Data warehouse - An Idea
Subject Oriented - A data warehouse is subject oriented because it provides information around a subject rather than the organization's ongoing operations.
These subjects can be product, customers, suppliers, sales, revenue, etc.
A data warehouse does not focus on the ongoing operations, rather it focuses on modelling and analysis of data for decision making.
Integrated - A data warehouse is constructed by integrating data from heterogeneous sources such as relational databases, flat files, etc.
This integration enhances the effective analysis of data.
Time Variant - The data collected in a data warehouse is identified with a particular time period.
The data in a data warehouse provides information from the historical point of view.
Non-volatile - Non-volatile means the previous data is not erased when new data is added to it.
A data warehouse is kept separate from the operational database and therefore frequent changes in operational database is not reflected in the data warehouse.

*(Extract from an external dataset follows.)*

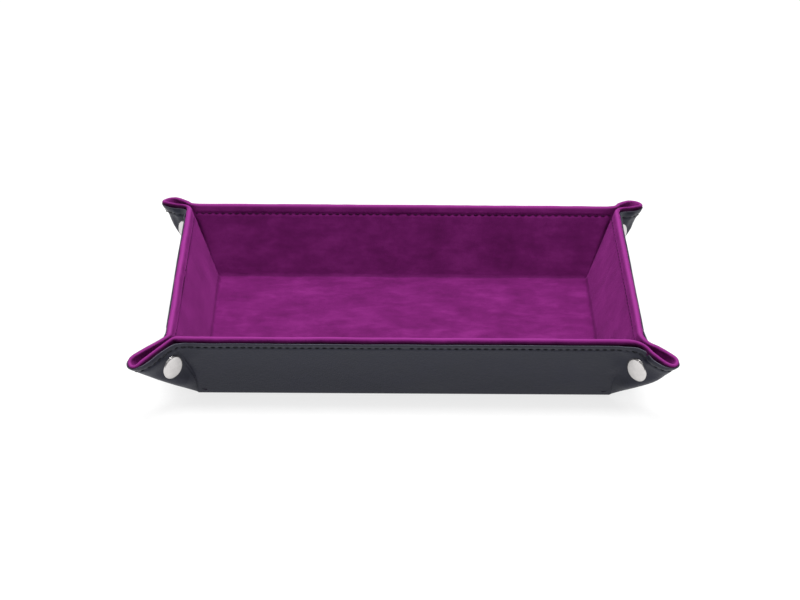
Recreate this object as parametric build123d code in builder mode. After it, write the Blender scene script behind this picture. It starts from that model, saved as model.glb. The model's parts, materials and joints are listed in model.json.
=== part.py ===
from build123d import *
from math import atan, atan2, asin, cos, sin, tan, radians, degrees, sqrt
import os

# A folding dice tray, snapped up for play.
# A flat sheet (cover outside, board in the middle, lining inside) folds up along four creases.
# At each corner the spare square of sheet is pinched into an ear of two flaps, held by a snap.
# +Z is up, +X runs along the long side, and the origin is the middle of the underside.

# ---- the flat sheet ----
sheet_length = 300.0
sheet_width = 210.0
wall_slant = 42.5            # from the floor crease to the rim, measured up the wall
wall_angle = 68.0            # between a raised wall and the table
sheet_corner_radius = 5.0

# ---- layers, from the outside in ----
cover_thickness = 1.0
board_thickness = 1.4
wall_lining_thickness = 1.7
flap_lining_thickness = 1.9
flap_face_gap = 0.15         # from a flap's lined face to the middle of its ear

# ---- clearances between pieces that fold ----
crease_gap = 0.3
corner_gap = 0.35
open_side_gap = 0.8          # the short flap is not joined to its wall, so it clears it
fold_gap = 0.35
flap_base_cut = 6.0          # the flaps start this far from the corner of the floor
board_rim_inset = 1.0
board_side_inset = 2.0
floor_corner_cut = 2.0

# ---- seam thread, sunk flush into the faces ----
seam_from_rim = 4.0
seam_width = 0.9
seam_depth = 0.4
seam_end_margin = 3.0
thread_play = 0.05

# ---- snaps ----
snap_along_fold = 30.0       # from the corner of the floor, along the ear's fold
snap_from_fold = 10.5
cap_diameter = 13.0
cap_rim_height = 0.7
cap_height = 2.9
post_diameter = 3.0
post_hole_diameter = 3.2
lining_hole_diameter = 11.2
socket_diameter = 10.5
socket_thickness = 1.7
socket_bore_radius = 2.35
socket_bore_depth = 1.45
stud_flange_diameter = 9.5
stud_flange_thickness = 0.9
stud_hub_diameter = 6.2
stud_ball_radius = 2.15
stud_reach = 1.35            # past the middle of the ear, into the socket
stud_edge_radius = 0.5
snap_seat_gap = 0.1

# ---- sizes that follow ----
crease_x = sheet_length / 2 - wall_slant
crease_y = sheet_width / 2 - wall_slant
wall_thickness = cover_thickness + board_thickness + wall_lining_thickness
flap_thickness = cover_thickness + flap_lining_thickness
ear_half = flap_thickness + flap_face_gap
corner_shift = ear_half * sqrt(2)
lean = radians(wall_angle)
side_angle = atan(cos(lean))             # a wall's slanted end, in the flat sheet
end_rise = atan2(sin(lean), sqrt(2) * cos(lean))
bevel_rate = tan(lean / 2)               # how far a layer is held back per mm of depth

layers = {
    "cover": (0.0, cover_thickness),
    "board": (cover_thickness, cover_thickness + board_thickness),
    "lining": (cover_thickness + board_thickness, wall_thickness),
}
walls = {
    "front": (0, -1),
    "back": (0, 1),
    "left": (-1, 0),
    "right": (1, 0),
}
corners = {
    "front_left": (-1, -1),
    "front_right": (1, -1),
    "back_left": (-1, 1),
    "back_right": (1, 1),
}


def save(builder, name):
    builder.part.label = name
    export_step(builder.part, f"parts/{name}.step")


def crease_inset(layer):
    """How far a layer stops short of a floor crease, so that the folded layers clear each other."""
    return layers[layer][1] * bevel_rate + crease_gap


def wall_plane(way):
    """The outer face of a raised wall: x up the slope, y along the crease, z into the tray."""
    out_x, out_y = way
    slope = (out_x * cos(lean), out_y * cos(lean), sin(lean))
    inward = (-out_x * sin(lean), -out_y * sin(lean), cos(lean))
    return Plane(origin=(out_x * crease_x, out_y * crease_y, 0), x_dir=slope, z_dir=inward)


def wall_half_length(way, height):
    """Half the wall's length, at a height measured up its slope."""
    crease = crease_x if way[0] == 0 else crease_y
    return crease - corner_shift + height * tan(side_angle)


def wall_outline(way, layer):
    """The trapezoid of one layer of a wall, in the wall's own plane."""
    low = crease_inset(layer)
    high = wall_slant
    side = corner_gap if way[0] == 0 else open_side_gap
    if layer == "board":
        high -= board_rim_inset
        side += board_side_inset
    low_half = wall_half_length(way, low) - side / cos(side_angle)
    high_half = wall_half_length(way, high) - side / cos(side_angle)
    return [(low, -low_half), (high, -high_half), (high, high_half), (low, low_half)]


def seam_length(way):
    """The straight run of stitching along a wall's rim."""
    return 2 * (wall_half_length(way, wall_slant - seam_from_rim) - seam_end_margin)


def flap_plane(corner, on_long_wall):
    """The outer face of a flap: x up its joint with the wall, z towards the middle of the ear."""
    side_x, side_y = corner
    turn = 1 if on_long_wall else -1
    back_x = corner_shift if on_long_wall else 0
    back_y = 0 if on_long_wall else corner_shift
    origin = (side_x * (crease_x - back_x), side_y * (crease_y - back_y), 0)
    along = (side_x * cos(lean), side_y * cos(lean), sin(lean))
    inward = (turn * side_x, -turn * side_y, 0)
    return Plane(origin=origin, x_dir=along, z_dir=inward)


def flap_side(corner, on_long_wall):
    """Which way the ear's fold lies from the flap's joint: 1 or -1 along the plane's y."""
    way = -1 if on_long_wall else 1
    return way * corner[0] * corner[1]


def on_flap(across, out, side):
    """A point of the flat sheet, across and out from the corner of the creases, on a flap's plane."""
    from_joint = across + corner_shift
    up = from_joint * sin(side_angle) + out * cos(side_angle)
    over = from_joint * cos(side_angle) - out * sin(side_angle)
    return (up, side * over)


def flap_outline(side, joint_gap):
    """The points of a flap: base, joint side, rim, round corner and fold side."""
    arc_centre = wall_slant - sheet_corner_radius
    skew = asin(fold_gap / sheet_corner_radius)
    joint_shift = joint_gap / cos(side_angle) - corner_shift
    rise = flap_base_cut * cos(side_angle)
    base_joint = on_flap(joint_shift + rise * tan(side_angle), rise, side)
    rim_joint = on_flap(joint_shift + wall_slant * tan(side_angle), wall_slant, side)
    rim_end = on_flap(arc_centre, wall_slant, side)
    mid_angle = radians(67.5) + skew / 2
    fold_angle = radians(45) + skew
    bend = on_flap(
        arc_centre + sheet_corner_radius * cos(mid_angle),
        arc_centre + sheet_corner_radius * sin(mid_angle),
        side,
    )
    tip = on_flap(
        arc_centre + sheet_corner_radius * cos(fold_angle),
        arc_centre + sheet_corner_radius * sin(fold_angle),
        side,
    )
    base_fold = on_flap(
        (flap_base_cut - fold_gap) / sqrt(2),
        (flap_base_cut + fold_gap) / sqrt(2),
        side,
    )
    return base_joint, rim_joint, rim_end, bend, tip, base_fold


def snap_place(side):
    across = (snap_along_fold - snap_from_fold) / sqrt(2)
    out = (snap_along_fold + snap_from_fold) / sqrt(2)
    return on_flap(across, out, side)


def flap_seam_ends(joint_gap):
    """How far across from the corner of the creases a flap's stitching starts and ends."""
    out = wall_slant - seam_from_rim
    start = out * tan(side_angle) + joint_gap + seam_width - corner_shift
    return start, out - seam_end_margin


def flap_seam_outline(side, joint_gap, play):
    """The narrow rectangle of a flap's stitching, parallel to its rim."""
    start, end = flap_seam_ends(joint_gap)
    centre = on_flap((start + end) / 2, wall_slant - seam_from_rim, side)
    turn = side * (90 - degrees(side_angle))
    with Locations(centre):
        Rectangle(end - start + 2 * play, seam_width + 2 * play, rotation=turn)


def build_floor():
    for layer, (low, high) in layers.items():
        inset = crease_inset(layer)
        with BuildPart() as floor:
            with BuildSketch(Plane.XY.offset(low)) as outline:
                Rectangle(2 * (crease_x - inset), 2 * (crease_y - inset))
                chamfer(outline.vertices(), floor_corner_cut)
            extrude(amount=high - low)
        save(floor, f"floor_{layer}")


def build_wall_layer(name, way, layer):
    low, high = layers[layer]
    plane = wall_plane(way)
    with BuildPart() as panel:
        with BuildSketch(plane.offset(low)):
            with BuildLine():
                Polyline(*wall_outline(way, layer), close=True)
            make_face()
        extrude(amount=high - low)
        if layer != "board":
            groove = low if layer == "cover" else high - seam_depth
            with BuildSketch(plane.offset(groove)):
                with Locations((wall_slant - seam_from_rim, 0)):
                    Rectangle(seam_width + 2 * thread_play, seam_length(way) + 2 * thread_play)
            extrude(amount=seam_depth, mode=Mode.SUBTRACT)
    save(panel, f"{name}_wall_{layer}")


def build_wall_seam(name, way):
    plane = wall_plane(way)
    with BuildPart() as seam:
        for low in (0.0, wall_thickness - seam_depth + thread_play):
            with BuildSketch(plane.offset(low)):
                with Locations((wall_slant - seam_from_rim, 0)):
                    Rectangle(seam_width, seam_length(way))
            extrude(amount=seam_depth - thread_play)
    save(seam, f"{name}_wall_seam_thread")


def build_flap_layer(name, corner, on_long_wall, layer):
    plane = flap_plane(corner, on_long_wall)
    side = flap_side(corner, on_long_wall)
    joint_gap = corner_gap if on_long_wall else open_side_gap
    low = 0.0 if layer == "cover" else cover_thickness
    high = cover_thickness if layer == "cover" else flap_thickness
    hole = post_hole_diameter if layer == "cover" else lining_hole_diameter
    base_joint, rim_joint, rim_end, bend, tip, base_fold = flap_outline(side, joint_gap)
    with BuildPart() as flap:
        with BuildSketch(plane.offset(low)):
            with BuildLine():
                Line(base_joint, rim_joint)
                Line(rim_joint, rim_end)
                ThreePointArc(rim_end, bend, tip)
                Line(tip, base_fold)
                Line(base_fold, base_joint)
            make_face()
            with Locations(snap_place(side)):
                Circle(hole / 2, mode=Mode.SUBTRACT)
        extrude(amount=high - low)
        if layer == "cover":
            with BuildSketch(plane):
                flap_seam_outline(side, joint_gap, thread_play)
            extrude(amount=seam_depth, mode=Mode.SUBTRACT)
    save(flap, f"{name}_{layer}")


def build_flap_seam(name, corner, on_long_wall):
    side = flap_side(corner, on_long_wall)
    joint_gap = corner_gap if on_long_wall else open_side_gap
    with BuildPart() as seam:
        with BuildSketch(flap_plane(corner, on_long_wall)):
            flap_seam_outline(side, joint_gap, 0)
        extrude(amount=seam_depth - thread_play)
    save(seam, f"{name}_seam_thread")


def snap_plane(corner, on_long_wall):
    """The snap's own plane on a flap: origin at the snap on the outer face, z into the ear."""
    plane = flap_plane(corner, on_long_wall)
    across, up = snap_place(flap_side(corner, on_long_wall))
    return Plane(
        origin=plane.from_local_coords((across, up, 0)),
        x_dir=plane.x_dir,
        z_dir=plane.z_dir,
    )


def build_cap(name, plane):
    """A domed metal cap on the outer face, with the post that goes through the cover."""
    radius = cap_diameter / 2
    outward = -plane.z_dir
    section = Plane(origin=plane.origin, x_dir=plane.x_dir, z_dir=plane.x_dir.cross(outward))
    with BuildPart() as cap:
        with BuildSketch(section):
            with BuildLine():
                Polyline((0, cap_height), (0, 0), (radius, 0), (radius, cap_rim_height))
                TangentArc((0, cap_height), (radius, cap_rim_height), tangent=(1, 0))
            make_face()
        revolve(axis=Axis(plane.origin, outward))
        with BuildSketch(plane):
            Circle(post_diameter / 2)
        extrude(amount=cover_thickness)
    save(cap, name)


def build_socket(name, plane):
    """The springy half of the snap, in the lining of the long flap, open towards the stud."""
    seat = cover_thickness + snap_seat_gap
    mouth = seat + socket_thickness
    with BuildPart() as socket:
        with BuildSketch(plane.offset(seat)):
            Circle(socket_diameter / 2)
        extrude(amount=socket_thickness)
        with BuildSketch(plane.offset(mouth - socket_bore_depth)):
            Circle(socket_bore_radius)
        extrude(amount=socket_bore_depth, mode=Mode.SUBTRACT)
    save(socket, name)


def build_stud(name, plane):
    """The stud half of the snap, in the lining of the short flap, reaching into the socket."""
    seat = cover_thickness + snap_seat_gap
    shoulder = flap_thickness - snap_seat_gap
    with BuildPart() as stud:
        with BuildSketch(plane.offset(seat)):
            Circle(stud_flange_diameter / 2)
        extrude(amount=stud_flange_thickness)
        with BuildSketch(plane.offset(seat)):
            Circle(stud_hub_diameter / 2)
        extrude(amount=shoulder - seat)
        with BuildSketch(plane.offset(seat)):
            Circle(stud_ball_radius)
        extrude(amount=ear_half + stud_reach - seat)
        fillet(stud.faces().sort_by(Axis(plane.origin, plane.z_dir))[-1].edges(), stud_edge_radius)
    save(stud, name)


os.makedirs("parts", exist_ok=True)

build_floor()

for wall_name, wall_way in walls.items():
    for wall_layer in layers:
        build_wall_layer(wall_name, wall_way, wall_layer)
    build_wall_seam(wall_name, wall_way)

for corner_name, corner_way in corners.items():
    for flap_name, is_long in (("long_flap", True), ("short_flap", False)):
        full_name = f"{corner_name}_{flap_name}"
        for flap_layer in ("cover", "lining"):
            build_flap_layer(full_name, corner_way, is_long, flap_layer)
        build_flap_seam(full_name, corner_way, is_long)
    long_snap = snap_plane(corner_way, True)
    short_snap = snap_plane(corner_way, False)
    build_cap(f"{corner_name}_snap_cap", long_snap)
    build_socket(f"{corner_name}_snap_socket", long_snap)
    build_stud(f"{corner_name}_snap_stud", short_snap)
    build_cap(f"{corner_name}_snap_back_cap", short_snap)
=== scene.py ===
import json
import math

import bmesh
import bpy
import numpy as np
from mathutils import Matrix, Vector, noise

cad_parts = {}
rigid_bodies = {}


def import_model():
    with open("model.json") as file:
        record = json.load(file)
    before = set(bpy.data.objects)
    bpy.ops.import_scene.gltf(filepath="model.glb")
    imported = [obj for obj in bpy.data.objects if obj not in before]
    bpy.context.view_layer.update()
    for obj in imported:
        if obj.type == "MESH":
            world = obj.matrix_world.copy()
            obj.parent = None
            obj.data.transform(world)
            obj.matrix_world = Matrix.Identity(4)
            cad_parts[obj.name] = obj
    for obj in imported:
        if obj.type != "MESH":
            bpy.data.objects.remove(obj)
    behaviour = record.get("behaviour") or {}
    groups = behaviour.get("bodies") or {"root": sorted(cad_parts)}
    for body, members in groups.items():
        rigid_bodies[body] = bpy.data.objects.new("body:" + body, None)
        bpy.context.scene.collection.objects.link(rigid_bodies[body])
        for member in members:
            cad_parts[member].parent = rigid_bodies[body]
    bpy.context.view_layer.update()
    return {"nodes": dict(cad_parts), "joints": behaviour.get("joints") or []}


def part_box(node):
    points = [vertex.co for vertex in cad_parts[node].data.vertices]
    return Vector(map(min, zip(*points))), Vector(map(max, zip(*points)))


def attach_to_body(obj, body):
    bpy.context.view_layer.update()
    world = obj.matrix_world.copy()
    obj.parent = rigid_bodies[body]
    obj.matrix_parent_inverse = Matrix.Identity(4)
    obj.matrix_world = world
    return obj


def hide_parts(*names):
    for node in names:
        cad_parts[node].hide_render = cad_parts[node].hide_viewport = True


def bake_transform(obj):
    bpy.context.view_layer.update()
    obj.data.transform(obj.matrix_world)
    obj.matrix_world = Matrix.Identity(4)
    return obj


# The looks of a folding snap corner tray: a leather cover, a velvet lining, seams and snap caps.
# Shapes are worked out in millimetres and turned into metres when a mesh is made.

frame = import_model()
nodes = frame["nodes"]
joints = {joint["name"]: joint for joint in frame["joints"]}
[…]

Function of data warehouse tools and utilities
Data Extraction - Involves gathering data from multiple heterogeneous sources.
Data Cleaning - Involves finding and correcting the errors in data.
Data Transformation - Involves converting the data from legacy format to warehouse format.
Data Loading - Involves sorting, summarizing, consolidating, checking integrity, and building indices and partitions.
Refreshing - Involves updating from data sources to warehouse.